## [MATERIAL PROVIDED]
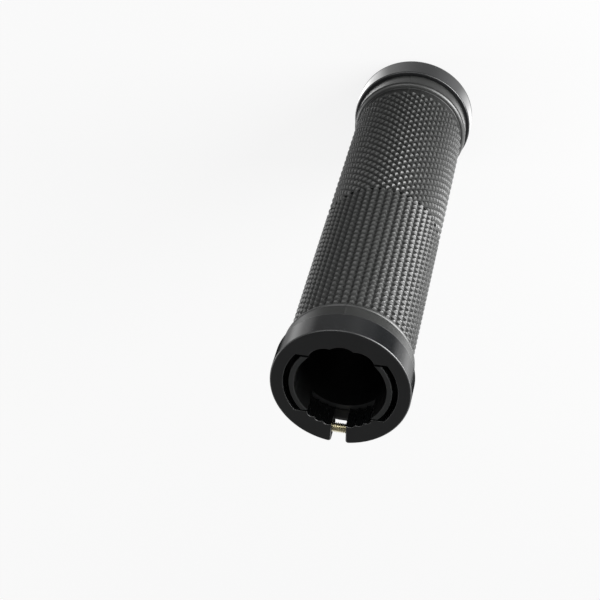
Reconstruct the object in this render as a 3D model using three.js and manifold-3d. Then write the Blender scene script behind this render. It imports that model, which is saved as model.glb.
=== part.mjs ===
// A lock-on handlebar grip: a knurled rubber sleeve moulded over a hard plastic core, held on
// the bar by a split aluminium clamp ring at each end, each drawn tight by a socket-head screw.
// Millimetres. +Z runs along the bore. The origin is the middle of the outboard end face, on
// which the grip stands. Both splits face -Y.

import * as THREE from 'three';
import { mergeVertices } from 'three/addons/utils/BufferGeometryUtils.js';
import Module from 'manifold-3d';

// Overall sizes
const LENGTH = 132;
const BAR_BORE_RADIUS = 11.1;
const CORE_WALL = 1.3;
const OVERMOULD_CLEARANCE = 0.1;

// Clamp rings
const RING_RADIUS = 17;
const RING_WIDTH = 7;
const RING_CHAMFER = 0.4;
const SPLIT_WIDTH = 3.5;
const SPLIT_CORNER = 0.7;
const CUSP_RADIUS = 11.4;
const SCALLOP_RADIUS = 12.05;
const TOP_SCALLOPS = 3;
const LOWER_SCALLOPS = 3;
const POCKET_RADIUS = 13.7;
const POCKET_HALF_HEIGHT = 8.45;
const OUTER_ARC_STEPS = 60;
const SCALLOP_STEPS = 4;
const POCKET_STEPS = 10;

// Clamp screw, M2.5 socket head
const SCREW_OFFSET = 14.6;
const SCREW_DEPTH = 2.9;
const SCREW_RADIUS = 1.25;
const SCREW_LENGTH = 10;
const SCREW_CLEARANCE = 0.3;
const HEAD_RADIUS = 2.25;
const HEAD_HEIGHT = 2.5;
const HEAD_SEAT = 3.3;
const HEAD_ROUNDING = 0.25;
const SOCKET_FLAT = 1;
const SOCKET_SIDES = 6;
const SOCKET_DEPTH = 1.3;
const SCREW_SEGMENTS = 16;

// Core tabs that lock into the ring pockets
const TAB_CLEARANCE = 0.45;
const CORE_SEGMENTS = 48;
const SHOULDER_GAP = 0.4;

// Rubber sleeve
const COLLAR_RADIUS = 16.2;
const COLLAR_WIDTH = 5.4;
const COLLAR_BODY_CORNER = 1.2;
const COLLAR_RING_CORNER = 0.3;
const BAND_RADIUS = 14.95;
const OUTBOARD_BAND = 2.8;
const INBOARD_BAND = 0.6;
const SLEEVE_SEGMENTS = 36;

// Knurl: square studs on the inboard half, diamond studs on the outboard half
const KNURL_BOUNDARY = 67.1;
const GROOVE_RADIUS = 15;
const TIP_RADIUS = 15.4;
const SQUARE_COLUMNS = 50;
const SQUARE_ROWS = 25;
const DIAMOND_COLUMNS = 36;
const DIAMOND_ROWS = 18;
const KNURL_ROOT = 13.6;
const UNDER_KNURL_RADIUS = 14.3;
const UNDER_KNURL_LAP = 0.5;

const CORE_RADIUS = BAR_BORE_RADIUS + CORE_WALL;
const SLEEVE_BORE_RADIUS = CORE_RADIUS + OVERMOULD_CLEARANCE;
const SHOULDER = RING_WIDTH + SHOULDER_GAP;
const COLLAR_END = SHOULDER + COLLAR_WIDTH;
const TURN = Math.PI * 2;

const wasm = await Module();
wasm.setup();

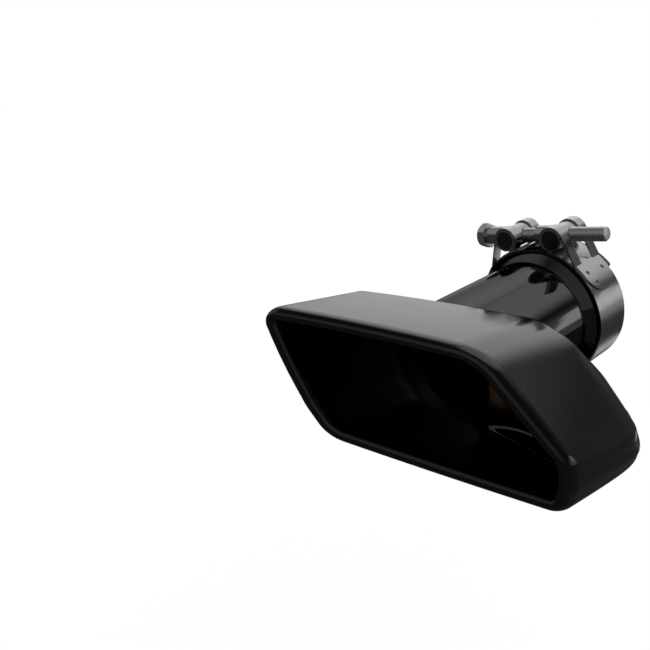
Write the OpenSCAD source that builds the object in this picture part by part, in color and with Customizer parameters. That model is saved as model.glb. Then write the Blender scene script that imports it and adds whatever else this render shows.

## [PROBLEM REQUIREMENTS]
All of the entries must be written out exactly as they stand.

## [RESPONSE TO THE TASK]
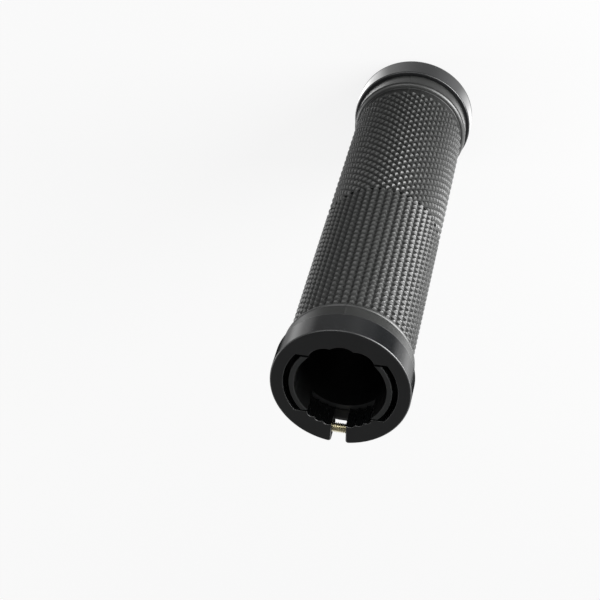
Reconstruct the object in this render as a 3D model using three.js and manifold-3d. Then write the Blender scene script behind this render. It imports that model, which is saved as model.glb.
=== part.mjs ===
// A lock-on handlebar grip: a knurled rubber sleeve moulded over a hard plastic core, held on
// the bar by a split aluminium clamp ring at each end, each drawn tight by a socket-head screw.
// Millimetres. +Z runs along the bore. The origin is the middle of the outboard end face, on
// which the grip stands. Both splits face -Y.

import * as THREE from 'three';
import { mergeVertices } from 'three/addons/utils/BufferGeometryUtils.js';
import Module from 'manifold-3d';

// Overall sizes
const LENGTH = 132;
const BAR_BORE_RADIUS = 11.1;
const CORE_WALL = 1.3;
const OVERMOULD_CLEARANCE = 0.1;

// Clamp rings
const RING_RADIUS = 17;
const RING_WIDTH = 7;
const RING_CHAMFER = 0.4;
const SPLIT_WIDTH = 3.5;
const SPLIT_CORNER = 0.7;
const CUSP_RADIUS = 11.4;
const SCALLOP_RADIUS = 12.05;
const TOP_SCALLOPS = 3;
const LOWER_SCALLOPS = 3;
const POCKET_RADIUS = 13.7;
const POCKET_HALF_HEIGHT = 8.45;
const OUTER_ARC_STEPS = 60;
const SCALLOP_STEPS = 4;
const POCKET_STEPS = 10;

// Clamp screw, M2.5 socket head
const SCREW_OFFSET = 14.6;
const SCREW_DEPTH = 2.9;
const SCREW_RADIUS = 1.25;
const SCREW_LENGTH = 10;
const SCREW_CLEARANCE = 0.3;
const HEAD_RADIUS = 2.25;
const HEAD_HEIGHT = 2.5;
const HEAD_SEAT = 3.3;
const HEAD_ROUNDING = 0.25;
const SOCKET_FLAT = 1;
const SOCKET_SIDES = 6;
const SOCKET_DEPTH = 1.3;
const SCREW_SEGMENTS = 16;

// Core tabs that lock into the ring pockets
const TAB_CLEARANCE = 0.45;
const CORE_SEGMENTS = 48;
const SHOULDER_GAP = 0.4;

// Rubber sleeve
const COLLAR_RADIUS = 16.2;
const COLLAR_WIDTH = 5.4;
const COLLAR_BODY_CORNER = 1.2;
const COLLAR_RING_CORNER = 0.3;
const BAND_RADIUS = 14.95;
const OUTBOARD_BAND = 2.8;
const INBOARD_BAND = 0.6;
const SLEEVE_SEGMENTS = 36;

// Knurl: square studs on the inboard half, diamond studs on the outboard half
const KNURL_BOUNDARY = 67.1;
const GROOVE_RADIUS = 15;
const TIP_RADIUS = 15.4;
const SQUARE_COLUMNS = 50;
const SQUARE_ROWS = 25;
const DIAMOND_COLUMNS = 36;
const DIAMOND_ROWS = 18;
const KNURL_ROOT = 13.6;
const UNDER_KNURL_RADIUS = 14.3;
const UNDER_KNURL_LAP = 0.5;

const CORE_RADIUS = BAR_BORE_RADIUS + CORE_WALL;
const SLEEVE_BORE_RADIUS = CORE_RADIUS + OVERMOULD_CLEARANCE;
const SHOULDER = RING_WIDTH + SHOULDER_GAP;
const COLLAR_END = SHOULDER + COLLAR_WIDTH;
const TURN = Math.PI * 2;

const wasm = await Module();
wasm.setup();

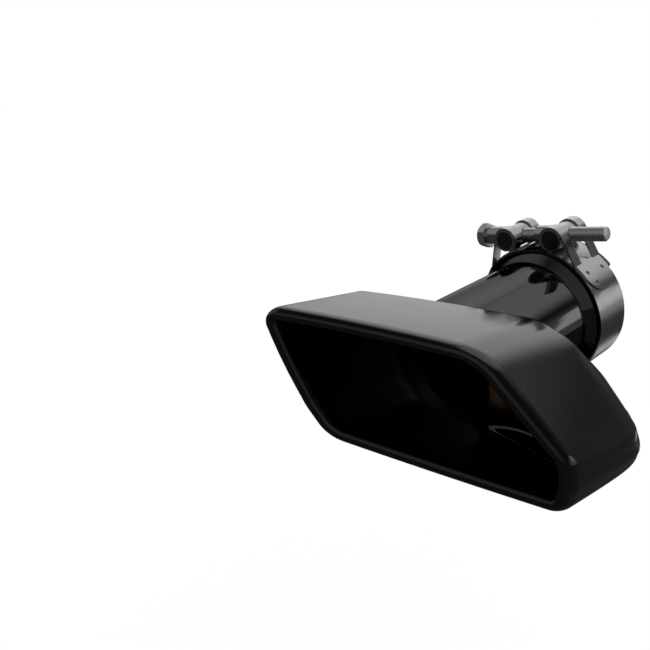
Write the OpenSCAD source that builds the object in this picture part by part, in color and with Customizer parameters. That model is saved as model.glb. Then write the Blender scene script that imports it and adds whatever else this render shows.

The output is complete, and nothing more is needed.